Extensive alloying makes material development more resource-dependent. Alloyed materials with complicated compositions become more difficult to synthesis and to recycle. With increasing alloying, material cost continues to spiral while property enhancements level off. The sustainability of materials, especially metals, has gained more and more attentions.
In a study published in Science, Prof. LI Xiuyan and Prof. LU Ke from Shenyang National Laboratory for Materials Science (SYNL), Institute of Metal Research of the Chinese Academy of Sciences proposed to advance material properties by plainification, which means tailoring stable interfaces at different length scales instead of alloying.
The newly proposed strategy intends to lower materials cost and increase their resource-independence and recyclability, therefore advancing material sustainability.
Plainification of materials aims to reduce alloying in material development. Although with sound principle, plainification of metals is facing challenges due to the intrinsic instability of microstructures at the nanometer scale where property variations are dramatically elevated.
Previous studies from Prof. LI Xiuyan and Prof. LU Ke, published respectively in Science in 2018 and Phys. Rev. Lett. in 2019, revealed that nano-sized grains in pure copper and nickel produced from plastic deformation exhibit notable thermal and mechanical stability against coarsening below a critical grain size, thanks to an autonomous grain boundary relaxation to low-energy states.

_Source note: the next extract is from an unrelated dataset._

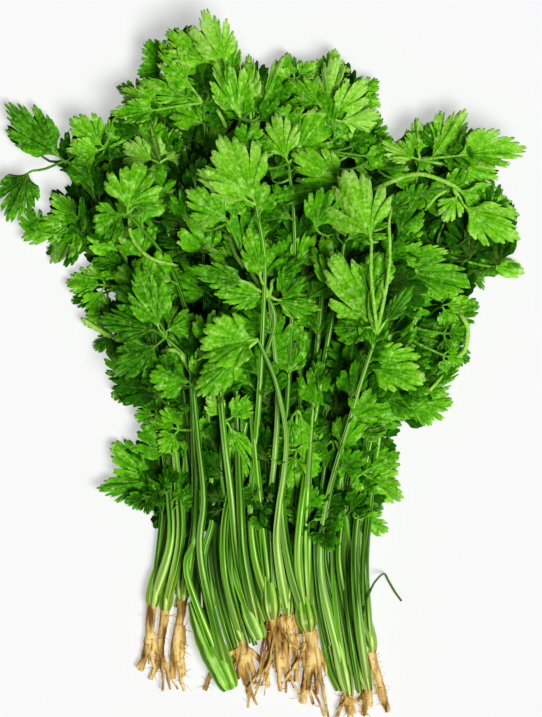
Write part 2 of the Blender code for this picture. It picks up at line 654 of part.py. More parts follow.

This finding offers new possibilities for developing stable nanostructured metals and alloys with novel properties, foundation of the material plainification strategy. Stabilization of nanoscale grains in metals takes advantage of their ability to suppress dislocation nucleation, providing a strengthening mechanism that is distinct from the conventional way of resisting dislocation slip.
The strengthening mechanism highlights new opportunities of plainification for greatly advancing material properties by tailoring stable interfaces at different length scales with fewer or no alloying elements.
As the chief scientist, Prof. LI Xiuyan leads the Key R&D Project on “Plainification of materials with low-energy interfaces” which is financially supported by Ministry of Science and Technology (MOST) starting in 2018.
The performance of materials is often improved by stabilizing interfaces between grains by alloying with other elements. Plainifield materials accomplish this goal by tailoring stable interfaces with fewer or no alloying elements, which can improve resource sustainability. (Image by SYNL)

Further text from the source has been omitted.